Rand is celebrated not because she was a great writer, but because she understood human nature and its relationship to political power. She understood that humans who celebrate government as God eventually act as if they have God's power. Her reaction was to reject the idea of God altogether. But many of us who believe in God have no difficulty separating her decision from our own. We simply acknowledge that no human is God and no human institution will deliver utopia. We study history and realize that a government which downplays or demonizes individual achievement, and excuses and subsidizes human failings under the guise of calling for higher and higher taxes will eventually be filled with a population which achieves little and expects much - all to be paid for on the backs of the shrinking numbers of people who still seek to accomplish something. Furthermore, it will be a system where power is held not at the level of individuals, families, communities - where it is most responsive, most diffused and least dangerous - but in the hands of a few whose primary contributions to society are their powers to take from some and distribute to others. At best, it is a system designed for financial collapse. At worst, it is a pathway to societal collapse.

Either way, we do not want it. And those of us who find value in Ayn Rand’s works understand that for all her faults, Rand foresaw it.

Finally, it is worth mentioning that Professor Wolfe tosses off a gratuitous insult at the end of his essay. As he is the director of a center devoted to the study of religion and American public life, one would think he would be slightly less condescending.
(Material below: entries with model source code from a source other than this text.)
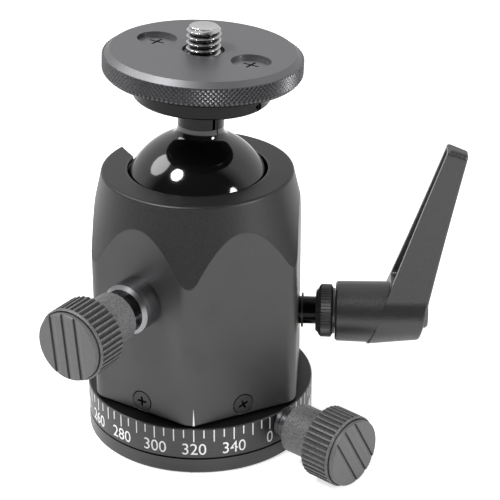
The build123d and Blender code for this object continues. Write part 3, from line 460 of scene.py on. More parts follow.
def turned_anodised_aluminium(name, colour, point, line, roughness=0.36, groove=0.004 * MM):
    """Turned and dark anodised: fine lathe lines that draw the light out across them."""
    material, tree, shader, place = new_finish(name, colour, metallic=0.7, roughness=roughness)
    # lathe feed of 0.12 mm, drawn at 0.3 mm so that it shows
    lines = turning_lines(tree, place, point, line, 0.3 * MM)
    tint = add_node(
        tree, "ShaderNodeMix",
        {"Factor": lines, 6: linear(shade(colour, 0.86)), 7: linear(shade(colour, 1.14))},
        data_type="RGBA",
    )
    tree.links.new(tint.outputs[2], shader.inputs["Base Color"])
    add_node(
        tree, "ShaderNodeMapRange",
        {"Value": lines, "To Min": roughness - 0.06, "To Max": roughness + 0.08},
        to=shader.inputs["Roughness"],
    )
    add_node(tree, "ShaderNodeBump", {"Height": lines, "Distance": groove}, to=shader.inputs["Normal"])
    return material


def darken_beyond(material, point, line, limit, colour):
    """Paints shade into a finish: a darker colour on the faces that lie beyond a distance along a line."""
    tree = material.node_tree
    shader = tree.nodes["Principled BSDF"]
    place = add_node(tree, "ShaderNodeTexCoord").outputs["Object"]
    shifted = add_node(
        tree, "ShaderNodeVectorMath", {0: place, 1: point}, operation="SUBTRACT",
    ).outputs["Vector"]
    along = add_node(
        tree, "ShaderNodeVectorMath", {0: shifted, 1: line}, operation="DOT_PRODUCT",
    ).outputs["Value"]
    beyond = add_node(
        tree, "ShaderNodeMath", {0: along, 1: limit}, operation="GREATER_THAN",
    ).outputs["Value"]
    tint = add_node(
        tree, "ShaderNodeMix",
        {"Factor": beyond, 6: shader.inputs["Base Color"].links[0].from_socket, 7: linear(colour)},
        data_type="RGBA",
    )
    tree.links.new(tint.outputs[2], shader.inputs["Base Color"])


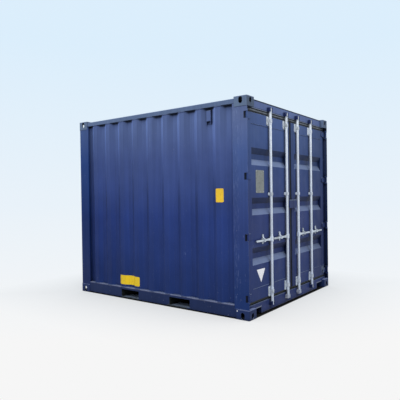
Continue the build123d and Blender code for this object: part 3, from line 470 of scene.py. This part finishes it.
node_finish = {
    "top_castings": HIGH_CASTING,
    "top_side_rails": TOP,
    "front_header": TOP,
    "door_header": HEADER,
    "roof_panel": TOP,
    "roof_corner_plates": TOP,
    "bottom_castings": LOW_CASTING,
    "bottom_side_rails": LOW,
    "front_sill": LOW,
    "door_sill": SILL,
    "rear_posts": POST,
    "rear_post_channels": JAMB,
    "front_posts": FRONT,
    "cam_keepers": KEEPER,
    "cross_members": UNDER,
    "forklift_pockets": UNDER,
    "left_side_panel": SIDE,
    "right_side_panel": SIDE,
    "front_panel": SIDE,
    "ventilators": SIDE,
    "left_door_panel": PANEL,
    "right_door_panel": PANEL,
    "floor_boards": WOOD,
    "threshold": STEEL,
}
for name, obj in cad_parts.items():
    if name.endswith("_rod"):
        finish = ROD_ZINC
    elif name.endswith(("_handle", "_guides", "_catches")):
        finish = ZINC
    else:
        finish = node_finish.get(name, DOOR)
    obj.data.materials.clear()
    obj.data.materials.append(finish)


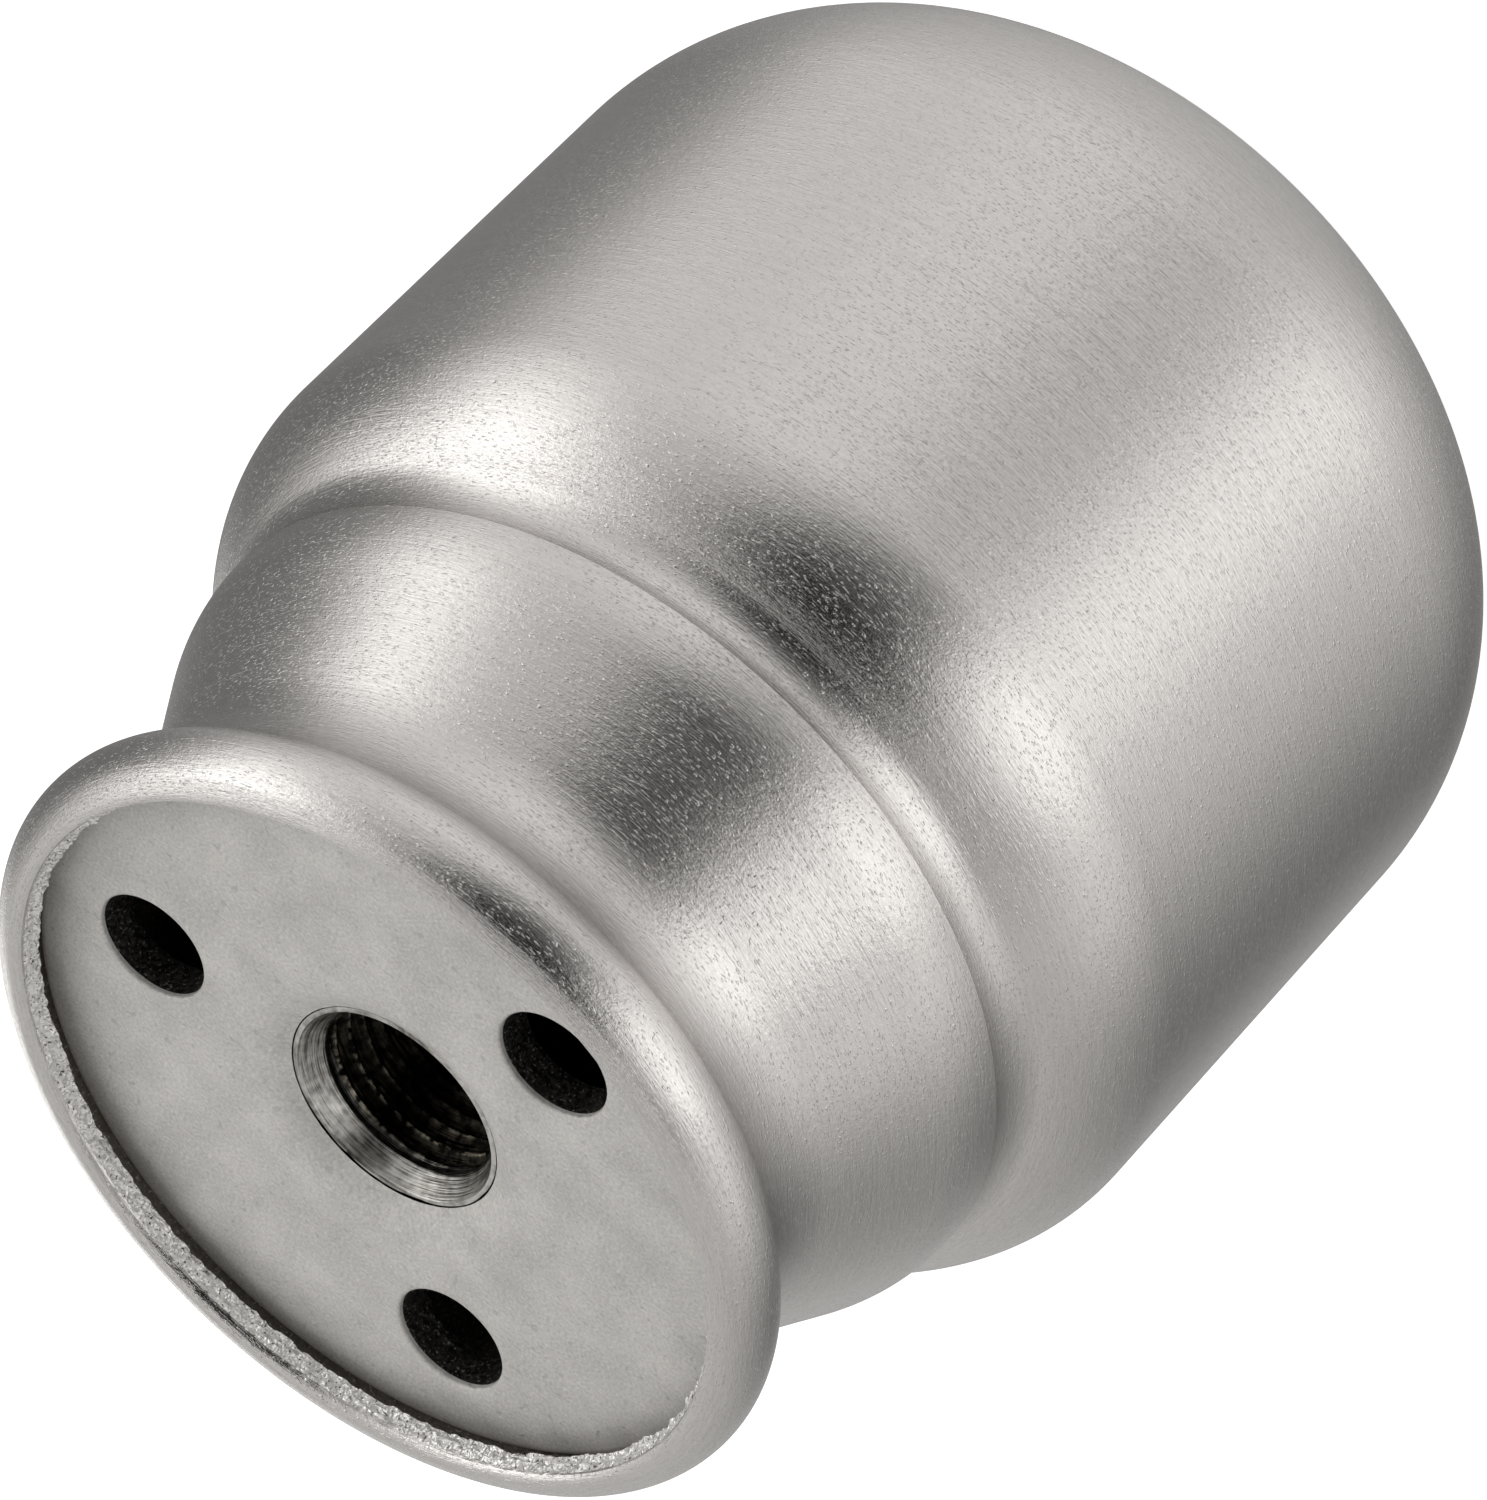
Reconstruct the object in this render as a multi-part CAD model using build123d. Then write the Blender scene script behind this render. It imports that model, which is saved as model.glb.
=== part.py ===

I am not sure what he means by "creationism," but if by that he is referring to the 70 - 80% of Americans who believe in God (and who, by extension, believe that God created everything in some form or another), I am very curious what the focus of his Center is. Because he makes it sound as if the study of those who believe in God is like studying an inferior form of life.

Perhaps he has more in common with Ms. Rand than he admits.